Monday, January 23, 2006

Uncertainty in today's MSNBC article

Mike Stuckey, senior news editor at MSNBC, uses some skeptical wording in today's MSNBC article on the Ivory-bill (the bold font is mine):
As scientists debate whether the ivory-billed woodpecker, once widely assumed to have been extinct for decades, still haunts the Big Woods of Arkansas, environmentalists have enlisted the bird as a key soldier in their fight against a massive irrigation project.
...
Despite the Cornell researchers’ presentation of numerous sightings, audio recordings of what they say are the woodpecker’s distinctive “double knock” and its “kent” call and one bit of grainy video footage of an alleged ivory-bill in flight, there are experts who remain skeptical that any of the birds are still alive.
...
Meanwhile, Cornell’s Gallagher, who has now published “The Grail Bird” about the hunt for the ivory-bill, says it has been “a difficult year” in the bid for new sightings. “The water level is the lowest it’s been in years” in the swamps and bayous of the Big Woods, and “a lot of places, you can’t even get a canoe in there.”
While Gallagher may consider the recent dry weather a liability, Martjan Lammertink apparently disagrees. Joe Mosby wrote:
It's been drier than normal this year in eastern Arkansas. Martjan Lammertink of the Netherlands said that's an asset. Lammertink is working for Cornell on this project and is regarded as a world authority on large woodpeckers. "The water is lower, and we can get to places on foot that we could not reach last time," he said.

8 comments:

Anonymous said...

This is not good news. Things aren't looking good for the IBWO.
They should have found something by now...something.

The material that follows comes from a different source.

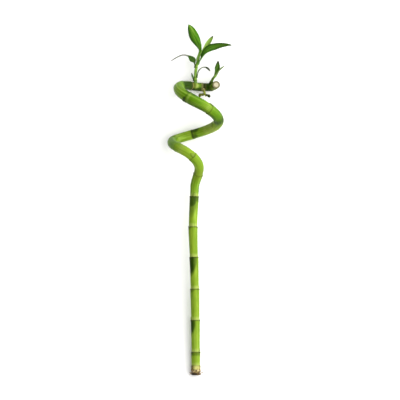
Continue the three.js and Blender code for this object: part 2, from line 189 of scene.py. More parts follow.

Reminds me of 4 years ago...the Pearl River Search.

Darn.

Anonymous said...

Every person quoted from Cornell tells a different story -- low water is good, low water is bad, we'll release hot news if we get it, we'll release all the results in May be patient, we've not found much, we've found some really interesting things. Seems like there's not much to be learned from what they say.

Anonymous said...

Tom: you also missed a reference to the "low water" question in Eirik A.T.B's article. EATB was in on the big Pearl River search. EB said:

"The true believers...argue that THE BIRDS WERE OVERLOOKED BECAUSE because the area is usually inaccessible and IT WAS ONLY THE DROUGHT THAT MADE IT POSSIBLE TO GET IN AND SEE THE WOODPECKERS. It won't wash." (All caps emphasis is mine)

In other words, the "true believers" at Pearl held that the bird was originally found because a drought made them accessible. The birds were never relocated, according to the party line, because the drought broke and flooded out the access routes to them.

Two years later, the "true believers" once again have reversed themselves in order to explain why they can't find IBWOs. This time, the drought is PREVENTING them from finding the birds.

It won't do to use the "they're two different swamps" card. They're in different locations, granted. However, if the two didn't have similar habitat, terrain and hydrologies to the original IBWO habitat, the believers couldn't really suggest that the birds are there anyhow. A drought ought to have the same effect of permitting/barring access in one swamp as much as another.

So, how many contradictions are we up to?
1) IBWOs are unwary/IBWOs are wary
2) IBWOs are gregarious/IBWOs are loners
3) Low water makes birds accessible; high water doesn't/low water makes birds inaccessible; high water does
4) There are no aberrant Pils/there are aberrant Pils
5)Blue Jays can sound like IBWOs/Blue Jays can't sound like IBWOs,
etc., etc.

Anonymous said...

All of which is completely irrelevent to the birds, which are either there or not there just the same regardless of all our arguing about whether or not they should be.

Anonymous said...

People are superb at coming up with explanations for anything based on anything. I think this is more reflecting just the fact that the researchers are not getting together to "get their stories straight;" rather, individual researchers are simply expressing their own individual experiences and opinions.

Anonymous said...

Yes by all means lets drain more wetlands, now we know what you skeptics really stand for, the army corp. and lumber industry. You must be so proud of your efforts.

Tom said...

Hey, I happen to think that habitat conservation is a wonderful thing.

However, I don't think it logically follows that we need to pretend that an out-of-focus picture of a branch stub is evidence that the Ivory-billed Woodpecker lives.

Anonymous said...

Yes by all means lets drain more wetlands, now we know what you skeptics really stand for, the army corp. and lumber industry.

That is true baloney. We need to protect the environment regardless. Your statement is like the old "if you don't agree with me you must hate America!" arguments. Completely out of line.